Megan: How do the ideas you explore in this work fit into the cultural reckoning we’re facing with AI in creative spheres, if at all?

Ramona: Although it is not the main focus of this project, I do think that it helps me think about the cultural implications of AI, especially the aspect of racial biases in AI training.

In recent years, the creative domains influenced by AI have been under scrutiny for perpetuating, and sometimes even magnifying, cultural and racial biases present in the datasets systems are trained on. Machine learning models, especially those employed in the creative sector—whether for art, writing, or music—derive their outputs from the vast amounts of data they ingest. When this data is skewed or embodies societal prejudices, the AI can unintentionally reinforce harmful stereotypes, a phenomenon mirrored in the Techno-Orientalist depictions of Asian bodies as either overly sexualized or robotic and less human.

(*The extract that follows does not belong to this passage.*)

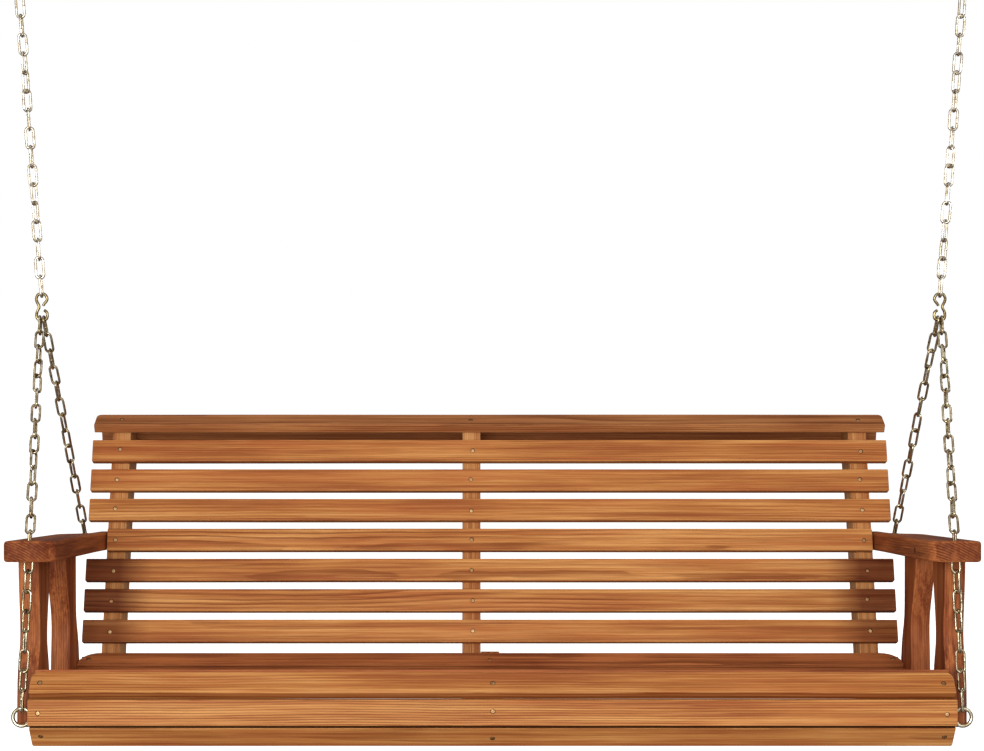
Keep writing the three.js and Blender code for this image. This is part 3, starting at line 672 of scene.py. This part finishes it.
def shaped_board(node, material, grain_angle, width_axis, holes=(), rounding=BEVEL):
    """
    A sawn board with the CAD node's own outline, its edges rounded. The grain runs in the bench's YZ plane
    at grain_angle degrees from the depth direction, and width_axis is "x" for a board lying flat, "yz" for
    one on edge. holes are frames whose origin lies on the surface and whose z points out of the wood.
    """
    bm = bmesh.new()
    bm.from_mesh(frame["nodes"][node].data)
    bmesh.ops.remove_doubles(bm, verts=bm.verts, dist=0.01 * MM)
    bmesh.ops.dissolve_limit(bm, angle_limit=math.radians(1), verts=bm.verts, edges=bm.edges)
    # a face with bolt holes in it has to be in triangles before its outline moves
    many_sided = [f for f in bm.faces if len(f.verts) > 4]
    bmesh.ops.triangulate(bm, faces=many_sided, quad_method="BEAUTY", ngon_method="BEAUTY")
    bevel_sharp(bm, rounding, clamp=rounding == BEVEL)
    made = mesh_object(node + "_shown", bm)
    if holes:
        cutters = bmesh.new()
        for hole in holes:
            drill(cutters, hole, SCREW_HOLE, 2 * SCREW_DEPTH)
        cut(made, cutters)
    low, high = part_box(node)
    a = math.radians(grain_angle)
    along = BENCH_TURN @ Vector((0, math.cos(a), math.sin(a)))
    normal = BENCH_TURN @ Vector((0, -math.sin(a), math.cos(a)))
    through = WORLD_X if width_axis == "yz" else normal
    across = through.cross(along)
    middle = (low + high) / 2
    place = Matrix((
        (along.x, across.x, through.x, middle.x),
        (along.y, across.y, through.y, middle.y),
        (along.z, across.z, through.z, middle.z),
        (0, 0, 0, 1)))
    mark_board(made, place, (high - low)[:], holes)
    finish_piece(made, material, "bench", [node])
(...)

The portrayal of Asian cyborgs in the project underscores the danger of such reductive narratives and highlights the need for more nuanced, multifaceted representations. Just as My friends are cyborgs, but that’s okay seeks to challenge and transform stereotypical depictions of Asian bodies, there’s an urgent call in the AI community to rectify racial biases in machine learning. Both endeavors emphasize the importance of diversity and inclusivity, ensuring that voices from marginalized communities are heard and respected.

I wanted my photography practice, including this project, to be an act of care instead of merely an image. The process matters, and the context matters. I value the social connections, emotions, and impact that are formed from the act of photographing. Simply knowing that it is a photograph, that it’s something that has been there is a unique quality to human creation that AI generative work can’t create.